◆ **What needs to be done**: Your task is to quote the material that follows, in full and exactly.
── Information supplied ──
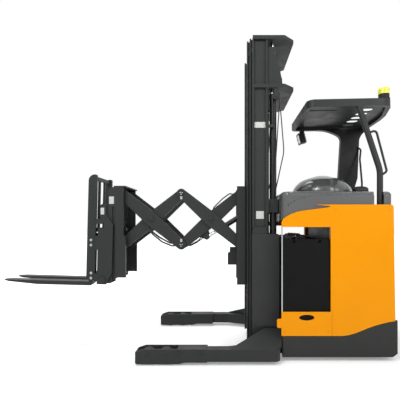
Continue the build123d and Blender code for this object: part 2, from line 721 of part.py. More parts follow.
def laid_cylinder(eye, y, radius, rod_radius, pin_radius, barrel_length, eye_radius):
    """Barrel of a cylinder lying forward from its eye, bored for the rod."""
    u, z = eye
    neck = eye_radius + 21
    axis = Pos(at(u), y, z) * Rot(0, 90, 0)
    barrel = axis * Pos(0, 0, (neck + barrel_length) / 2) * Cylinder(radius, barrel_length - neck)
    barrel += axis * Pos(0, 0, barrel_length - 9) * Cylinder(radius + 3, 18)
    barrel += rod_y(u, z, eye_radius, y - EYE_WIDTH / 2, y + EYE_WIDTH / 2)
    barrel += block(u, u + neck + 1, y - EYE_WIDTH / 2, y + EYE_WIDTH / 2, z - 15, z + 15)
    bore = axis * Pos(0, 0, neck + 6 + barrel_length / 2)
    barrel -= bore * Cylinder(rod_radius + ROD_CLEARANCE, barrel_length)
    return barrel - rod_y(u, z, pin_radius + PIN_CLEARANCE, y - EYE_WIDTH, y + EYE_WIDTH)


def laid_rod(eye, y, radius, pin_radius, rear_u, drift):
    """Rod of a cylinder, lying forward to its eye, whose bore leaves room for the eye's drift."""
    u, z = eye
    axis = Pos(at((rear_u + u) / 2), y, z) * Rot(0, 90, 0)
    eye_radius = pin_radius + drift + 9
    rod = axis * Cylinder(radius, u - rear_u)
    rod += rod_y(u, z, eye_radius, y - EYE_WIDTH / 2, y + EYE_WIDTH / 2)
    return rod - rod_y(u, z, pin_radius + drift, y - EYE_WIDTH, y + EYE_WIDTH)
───
◆ **Result of the task**:
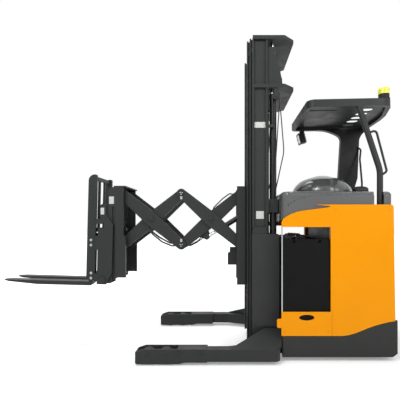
Continue the build123d and Blender code for this object: part 2, from line 721 of part.py. More parts follow.
def laid_cylinder(eye, y, radius, rod_radius, pin_radius, barrel_length, eye_radius):
    """Barrel of a cylinder lying forward from its eye, bored for the rod."""
    u, z = eye
    neck = eye_radius + 21
    axis = Pos(at(u), y, z) * Rot(0, 90, 0)
    barrel = axis * Pos(0, 0, (neck + barrel_length) / 2) * Cylinder(radius, barrel_length - neck)
    barrel += axis * Pos(0, 0, barrel_length - 9) * Cylinder(radius + 3, 18)
    barrel += rod_y(u, z, eye_radius, y - EYE_WIDTH / 2, y + EYE_WIDTH / 2)
    barrel += block(u, u + neck + 1, y - EYE_WIDTH / 2, y + EYE_WIDTH / 2, z - 15, z + 15)
    bore = axis * Pos(0, 0, neck + 6 + barrel_length / 2)
    barrel -= bore * Cylinder(rod_radius + ROD_CLEARANCE, barrel_length)
    return barrel - rod_y(u, z, pin_radius + PIN_CLEARANCE, y - EYE_WIDTH, y + EYE_WIDTH)


def laid_rod(eye, y, radius, pin_radius, rear_u, drift):
    """Rod of a cylinder, lying forward to its eye, whose bore leaves room for the eye's drift."""
    u, z = eye
    axis = Pos(at((rear_u + u) / 2), y, z) * Rot(0, 90, 0)
    eye_radius = pin_radius + drift + 9
    rod = axis * Cylinder(radius, u - rear_u)
    rod += rod_y(u, z, eye_radius, y - EYE_WIDTH / 2, y + EYE_WIDTH / 2)
    return rod - rod_y(u, z, pin_radius + drift, y - EYE_WIDTH, y + EYE_WIDTH)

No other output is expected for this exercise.